Many Long Islanders are unaware that at the entrance way to Smith’s Point Beach stands the TWA Flight 800 Memorial. Once one exits the legendary underpass on foot, they are greeted with a very moving tribute to those who lost their lives that summer evening in July of 1996. The TWA Flight 800 Memorial is located at Smith’s Point Beach at Suffolk County’s Smith Point County Park. The Memorial stands a bit elevated above the rest of the beach and is protected by concrete barriers that are hidden below the sand to protect the TWA Flight 800 Memorial from future storms and erosion.
On the evening of July 17th 1996, at approximately 8:31 PM, a Boeing 747-100 exploded mid-air and crashed into the Atlantic Ocean near East Moriches on the southern coast of Long Island. The plan had lifted off from John F. Kennedy International Airport in Queens, New York, TWA Flight 800 had only been airborne for twelve minutes before the aircraft exploded in the air and crashed down into the Atlantic. The plane had been destined to land in Rome on the Italian Peninsula. Sadly all passengers aboard the aircraft lost their lives.
When news of the plane crash began to be reported, there were many stories circulating that TWA Flight 800 had been shot down by a missile. There were many reports that witnesses had observed a missile hit the plane over the Atlantic. An investigation into the crash of TWA Flight 800 began the next morning by the National Transportation Safety Board and the Federal Bureau of Investigation However, after sixteen months the Federal Bureau of Investigation closed its investigation and ruled out any terrorist activity, declaring that the plane crash was not due to terrorist activity.
The National Transportation Safety Board kept the case open four more years after the initial crash. The result of the most exhaustive and expensive air related investigation in aviation history was that fuel vapors from one of the plan’s fuel tanks had caused the explosion. A plaque at the site describes the events that occurred the evening of the crash. The plaque states that “a fatal explosion of controversial origin occurred in the vicinity of the center fuel tank, rupturing the fuselage and setting the plane afire.” The plaque was written to pay respect to those who lost their loved ones and may have never accepted the results of the investigations that no foul play occurred.

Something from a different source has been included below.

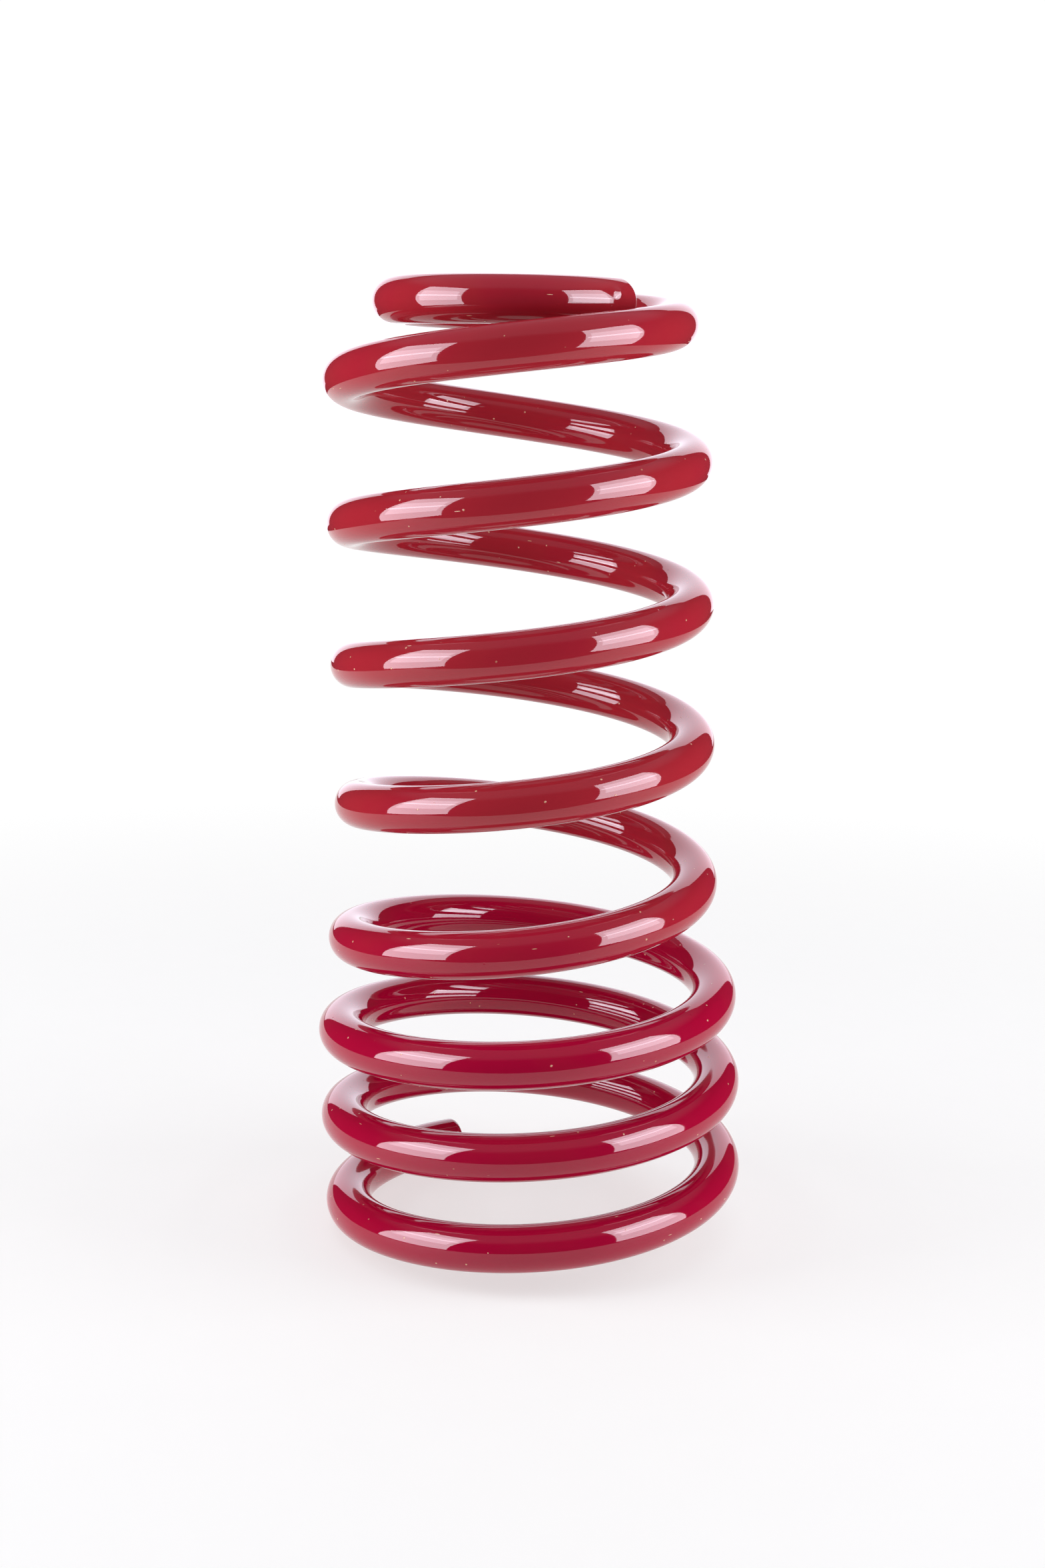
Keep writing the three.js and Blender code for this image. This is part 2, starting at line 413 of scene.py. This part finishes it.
TABLE_FRONT, TABLE_BACK = -0.25, 1.55       # the table's edges, as the coat reflects them
TABLE_HALF_WIDTH = 0.45
FLOOR_RADIUS = 2.4
WALL_HEIGHT = 3.0
FADE_START, FADE_FULL = 0.15, 0.75          # radii between which the floor's own light takes over
TABLE_OWN_LIGHT = 0.6                       # its share of the floor's light near the spring
GLOW, SIDE_GLOW = 1.02, 0.76                # behind the spring, and far off to its sides and front
SIDE_GLOW_START, SIDE_GLOW_FULL = 0.5, 1.5  # radii between which the one gives way to the other
BACK_EDGE, BACK_FULL = 0.60, 0.90           # cosines, from straight behind, over which the back turns white
PAPER_DARK, PAPER_LIGHT = (0.84, 0.84, 0.84, 1), (0.88, 0.88, 0.88, 1)


def stage_mesh(name, corners, faces, material):
    mesh = bpy.data.meshes.new(name)
    mesh.from_pydata(corners, [], faces)
    mesh.materials.append(material)
    sheet = bpy.data.objects.new(name, mesh)
    bpy.context.scene.collection.objects.link(sheet)
    return sheet


def add_glow(n, place):
    """The surround's own light: white near the spring and behind it, pale grey to the sides and in front.
    Returns the distance from the spring's foot, and the shader."""
    radius = n.add("VectorMath", {0: place}, operation="LENGTH").outputs["Value"]
    toward_back = n.maths("DIVIDE", n.add("SeparateXYZ", {0: place}).outputs["Y"], radius)
    near = n.step(radius, SIDE_GLOW_START, SIDE_GLOW_FULL, 1.0, 0.0)
    white = n.maths("MAXIMUM", near, n.step(toward_back, BACK_EDGE, BACK_FULL))
    strength = n.step(white, 0.0, 1.0, SIDE_GLOW, GLOW)
    return radius, n.add("Emission", {"Color": (1, 1, 1, 1), "Strength": strength})


def paper_material():
    """White paper, part lit by the lamps near the spring, and shining by its own light further away."""
    material = bpy.data.materials.new("white_paper")
    n = Nodes(material)
    place = n.add("TexCoord").outputs["Object"]
    colour = n.mix(n.noise(place, 60, 4, 0.6), PAPER_DARK, PAPER_LIGHT)
    paper = n.add("BsdfPrincipled", {"Base Color": colour, "Roughness": 0.6, "Specular IOR Level": 0.2})
    radius, glow = add_glow(n, place)
    own_light = n.step(radius, FADE_START, FADE_FULL, TABLE_OWN_LIGHT, 1.0)
    both = n.add("MixShader", {0: own_light, 1: paper.outputs[0], 2: glow.outputs[0]})
    n.add("OutputMaterial", {"Surface": both.outputs[0]})
    return material


def glow_material():
    """A surface that shows only the surround's own light."""
    material = bpy.data.materials.new("white_surround")
    n = Nodes(material)
    _, glow = add_glow(n, n.add("TexCoord").outputs["Object"])
    n.add("OutputMaterial", {"Surface": glow.outputs[0]})
    return material


def circle(radius, height, steps=64):
    angles = [2 * math.pi * i / steps for i in range(steps)]
    return [(radius * math.cos(a), radius * math.sin(a), height) for a in angles]


def make_table_and_floor():
    """The table is a rectangle let into a round floor. Only the table shows in the coat."""
    corners = [(TABLE_HALF_WIDTH, TABLE_BACK, 0), (-TABLE_HALF_WIDTH, TABLE_BACK, 0),
               (-TABLE_HALF_WIDTH, TABLE_FRONT, 0), (TABLE_HALF_WIDTH, TABLE_FRONT, 0)]
    paper = paper_material()
    stage_mesh("table", corners, [(0, 1, 2, 3)], paper)

    rim = circle(FLOOR_RADIUS, 0)
    eighth = len(rim) // 8
    faces = []
    for i in range(4):
        first, last = (2 * i + 1) * eighth, (2 * i + 3) * eighth
        arc = [4 + j % len(rim) for j in range(first, last + 1)]
        faces.append((i, *arc, (i + 1) % 4))
    floor = stage_mesh("floor", corners + rim, faces, paper)
    floor.visible_glossy = False


def make_surround():
    """A closed wall and roof, seen by the camera alone. They light nothing and don't show in the coat."""
    lower, upper = circle(FLOOR_RADIUS, 0), circle(FLOOR_RADIUS, WALL_HEIGHT)
    count = len(lower)
    faces = [(i, (i + 1) % count, count + (i + 1) % count, count + i) for i in range(count)]
    faces.append(tuple(range(count, 2 * count)))
    wall = stage_mesh("surround", lower + upper, faces, glow_material())
    wall.visible_glossy = False
    wall.visible_diffuse = False
    wall.visible_shadow = False


make_table_and_floor()
make_surround()


# Lamps. RADIANCE is the brightness of a lamp's face, where 1 is the picture's white.
GLOSS_COLOUR = (0.97, 0.95, 1.06)           # a little cool, as seen in the coat
MATT_COLOUR = (1, 1, 1)
SOFTBOX_BEARINGS = {"left": 64, "right": 62}
SOFTBOX_DISTANCE, SOFTBOX_MIDDLE = 0.50, 0.345
SOFTBOX_WIDTH, SOFTBOX_HEIGHT, SOFTBOX_RADIANCE = 0.38, 0.66, 8.5
CORE_SHARE, CORE_HEIGHT, CORE_RADIANCE = 0.8, 0.30, 3.5         # the brighter middle of each softbox
STREAK_SHARE, STREAK_HEIGHT, STREAK_RADIANCE = 0.9, 0.035, 6.0  # and the tube across it
FILL_BEARING, FILL_DISTANCE = 80, 0.667
FILL_WIDTH, FILL_HEIGHT, FILL_RADIANCE = 0.5, 0.66, 4.4
CEILING_FILL_HEIGHT, CEILING_FILL_RADIANCE = 1.15, 1.1
CEILING_FILL_WIDTH, CEILING_FILL_DEPTH = 1.5, 1.2
BACKDROP_DISTANCE, BACKDROP_WIDTH, BACKDROP_TALL, BACKDROP_RADIANCE = 1.6, 1.7, 1.5, 1.8


def area_light(name, position, target, width, height, radiance, seen_in):
    """A lamp given by the brightness of its face, so that its size can change and its reflection stay as
    bright. seen_in is "gloss" or "matt": the coat's reflections and its body colour are lit apart."""
    light = bpy.data.lights.new(name, "AREA")
    light.shape = "RECTANGLE"
    light.size, light.size_y = width, height
    light.energy = radiance * math.pi * width * height
    light.color = GLOSS_COLOUR if seen_in == "gloss" else MATT_COLOUR
    lamp = bpy.data.objects.new(name, light)
    bpy.context.scene.collection.objects.link(lamp)
    lamp.location = position
    lamp.rotation_euler = (Vector(target) - Vector(position)).to_track_quat("-Z", "Y").to_euler()
    lamp.visible_camera = False
    lamp.visible_glossy = seen_in == "gloss"
    lamp.visible_diffuse = seen_in == "matt"


def beside(side, bearing, distance):
    """A place at a bearing from straight in front of the spring, towards -Y, to its left or right."""
    a = math.radians(bearing)
    return (side * distance * math.sin(a), -distance * math.cos(a), SOFTBOX_MIDDLE)


def light_side(side, name):
    """A softbox with its brighter middle and tube, which only the gloss sees, and a fill for the red."""
    aim = (0, 0, SOFTBOX_MIDDLE)
    for part, nearer, width, height, radiance in (
            ("softbox", 0.0, SOFTBOX_WIDTH, SOFTBOX_HEIGHT, SOFTBOX_RADIANCE),
            ("core", 0.01, CORE_SHARE * SOFTBOX_WIDTH, CORE_HEIGHT, CORE_RADIANCE),
            ("streak", 0.02, STREAK_SHARE * SOFTBOX_WIDTH, STREAK_HEIGHT, STREAK_RADIANCE)):
        place = beside(side, SOFTBOX_BEARINGS[name], SOFTBOX_DISTANCE - nearer)
        area_light(f"{name}_{part}", place, aim, width, height, radiance, "gloss")
    area_light(f"{name}_fill", beside(side, FILL_BEARING, FILL_DISTANCE), aim,
               FILL_WIDTH, FILL_HEIGHT, FILL_RADIANCE, "matt")


light_side(-1, "left")
light_side(1, "right")
area_light("ceiling_fill", (0, 0, CEILING_FILL_HEIGHT), (0, 0, 0),
           CEILING_FILL_WIDTH, CEILING_FILL_DEPTH, CEILING_FILL_RADIANCE, "matt")

# The lit backdrop, as the coat reflects it
area_light("backdrop", (0, BACKDROP_DISTANCE, BACKDROP_TALL / 2), (0, 0, BACKDROP_TALL / 2),
           BACKDROP_WIDTH, BACKDROP_TALL, BACKDROP_RADIANCE, "gloss")


ROOM_DARK = (0.035, 0.035, 0.04, 1)
ROOM_CEILING = (0.35, 0.33, 0.38, 1)
ROOM_FRONT = (0.045, 0.04, 0.055, 1)


def dim_studio():
    """A dark room with a dim ceiling, and a faint glow from in front."""
    world = bpy.data.worlds.new("dim_studio")
    n = Nodes(world)
    direction = n.add("SeparateXYZ", {0: n.add("TexCoord").outputs["Generated"]})
    ceiling = n.mix(n.step(direction.outputs["Z"], 0.55, 0.8), ROOM_DARK, ROOM_CEILING)
    front = n.step(direction.outputs["Y"], -0.55, -0.85)
    colour = n.mix(front, ceiling, ROOM_FRONT)
    background = n.add("Background", {"Color": colour, "Strength": 1.0})
    n.add("OutputWorld", {"Surface": background.outputs[0]})
    return world


bpy.context.scene.world = dim_studio()


# ---------------------------------------------------------------- camera

CAMERA_PLACE = Vector((-0.0039, -0.6004, 0.2445))
CAMERA_TILT = 10.83         # degrees down
CAMERA_ROLL = 1.043         # degrees, anticlockwise
LENS_MM = 49.25

camera_data = bpy.data.cameras.new("camera")
camera_data.sensor_width = 36
camera_data.lens = LENS_MM
camera_data.clip_start = 0.01
camera = bpy.data.objects.new("camera", camera_data)
bpy.context.scene.collection.objects.link(camera)
camera.rotation_euler = (Matrix.Rotation(math.radians(90 - CAMERA_TILT), 3, "X")
                         @ Matrix.Rotation(math.radians(CAMERA_ROLL), 3, "Z")).to_euler()
camera.location = CAMERA_PLACE
bpy.context.scene.camera = camera

bpy.context.scene.view_settings.view_transform = "Standard"
bpy.context.scene.view_settings.look = "None"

Smiths Point Park was chosen to host the location of the TWA Flight 800 Memorial because of its close proximity to where the flight crashed in the Atlantic. Although, the flight crashed a few miles East of Smith’s Point Beach, the park seemed to serve as a public area that could serve the thousands of people who visit Smith’s Point Beach every year. Even in the winter months, the site attracts a great deal of visitors. We observed that first hand as we visited the TWA Flight 800 Memorial in the middle of January. Even in the cold of winter, the Memorial severed a steady stream of visitors.
The labor that went into building the TWA Memorial was built by many union workers for free. Local union workers consisting of carpenters, electricians, plumbers, etc all donated their time in helping build the TWA Memorial.
TWA Flight 800 Memorial opened to the public on July 17th 2002. It was designed by the architectural firm, Busch Associates. The TWA Flight 800 Families Association was responsible for making sure there was a fitting Memorial where family members and friends could go to help with healing process. The Memorial provides enough protection for privacy, while at the same time stands in the open air and view of the Atlantic Ocean that served as the burial ground for the many list lives of TWA Flight 800.
At the Western portion of the TWA Flight 800 Memorial stands high a collection of flags from various nations that represent where the passengers of TWA Flight 800 Memorial were from.